Your goal
Repeat, please, only the lines from the top of the data down to the line with "FLOOR_HALF = 14.0"; include both of those lines.

Dataset content
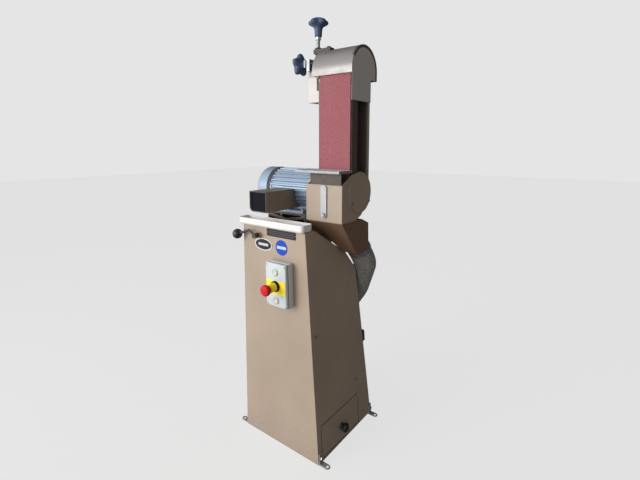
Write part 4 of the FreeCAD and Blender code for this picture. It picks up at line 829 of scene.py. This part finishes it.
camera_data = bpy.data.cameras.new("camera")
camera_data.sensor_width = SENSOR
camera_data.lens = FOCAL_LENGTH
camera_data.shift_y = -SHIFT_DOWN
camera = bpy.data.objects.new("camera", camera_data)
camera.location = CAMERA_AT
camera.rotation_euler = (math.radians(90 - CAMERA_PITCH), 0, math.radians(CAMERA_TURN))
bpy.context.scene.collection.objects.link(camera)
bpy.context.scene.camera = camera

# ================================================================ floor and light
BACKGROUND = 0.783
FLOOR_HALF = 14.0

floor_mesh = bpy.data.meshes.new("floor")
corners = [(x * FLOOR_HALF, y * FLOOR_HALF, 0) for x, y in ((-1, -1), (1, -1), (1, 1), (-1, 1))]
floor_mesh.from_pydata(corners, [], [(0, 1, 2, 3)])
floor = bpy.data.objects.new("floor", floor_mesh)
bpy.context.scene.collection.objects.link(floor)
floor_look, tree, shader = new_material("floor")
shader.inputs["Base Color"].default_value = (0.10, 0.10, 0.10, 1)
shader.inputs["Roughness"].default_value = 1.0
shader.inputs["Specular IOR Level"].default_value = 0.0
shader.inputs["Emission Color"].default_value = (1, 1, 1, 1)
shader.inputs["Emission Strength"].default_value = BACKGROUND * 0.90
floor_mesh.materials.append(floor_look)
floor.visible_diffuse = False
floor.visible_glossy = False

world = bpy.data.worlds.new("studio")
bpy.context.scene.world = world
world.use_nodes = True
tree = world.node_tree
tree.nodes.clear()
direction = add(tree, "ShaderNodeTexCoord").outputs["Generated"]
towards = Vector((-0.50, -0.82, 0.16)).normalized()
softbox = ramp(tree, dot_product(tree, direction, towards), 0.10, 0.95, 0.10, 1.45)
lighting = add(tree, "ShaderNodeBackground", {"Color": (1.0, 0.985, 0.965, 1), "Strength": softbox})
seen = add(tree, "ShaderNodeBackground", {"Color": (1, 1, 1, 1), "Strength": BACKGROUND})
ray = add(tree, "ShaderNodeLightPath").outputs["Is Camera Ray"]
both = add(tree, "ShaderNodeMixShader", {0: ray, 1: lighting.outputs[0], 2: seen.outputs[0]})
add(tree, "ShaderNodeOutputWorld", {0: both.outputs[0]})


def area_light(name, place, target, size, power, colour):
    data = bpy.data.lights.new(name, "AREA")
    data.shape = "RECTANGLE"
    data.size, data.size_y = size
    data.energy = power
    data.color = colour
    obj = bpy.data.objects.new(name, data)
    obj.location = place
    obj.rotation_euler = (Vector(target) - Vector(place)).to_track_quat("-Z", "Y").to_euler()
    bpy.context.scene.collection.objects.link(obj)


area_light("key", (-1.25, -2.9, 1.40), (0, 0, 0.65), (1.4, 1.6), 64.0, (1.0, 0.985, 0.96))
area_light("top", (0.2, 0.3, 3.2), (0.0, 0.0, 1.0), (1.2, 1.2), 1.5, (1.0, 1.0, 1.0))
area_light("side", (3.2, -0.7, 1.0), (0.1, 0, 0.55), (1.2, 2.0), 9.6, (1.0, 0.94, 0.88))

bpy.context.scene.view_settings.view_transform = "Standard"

The completed task
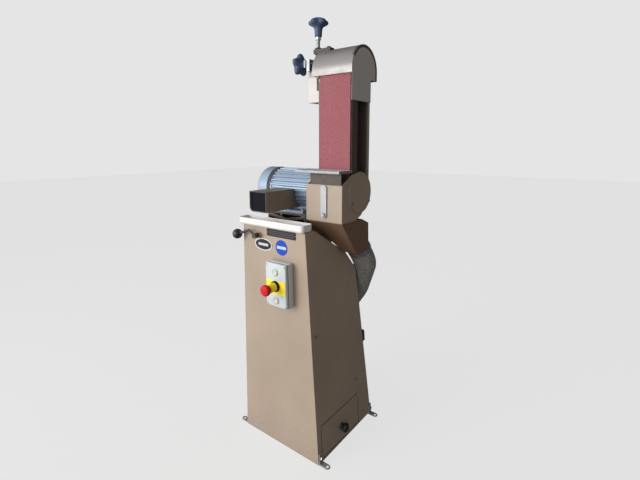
Write part 4 of the FreeCAD and Blender code for this picture. It picks up at line 829 of scene.py. This part finishes it.
camera_data = bpy.data.cameras.new("camera")
camera_data.sensor_width = SENSOR
camera_data.lens = FOCAL_LENGTH
camera_data.shift_y = -SHIFT_DOWN
camera = bpy.data.objects.new("camera", camera_data)
camera.location = CAMERA_AT
camera.rotation_euler = (math.radians(90 - CAMERA_PITCH), 0, math.radians(CAMERA_TURN))
bpy.context.scene.collection.objects.link(camera)
bpy.context.scene.camera = camera

# ================================================================ floor and light
BACKGROUND = 0.783
FLOOR_HALF = 14.0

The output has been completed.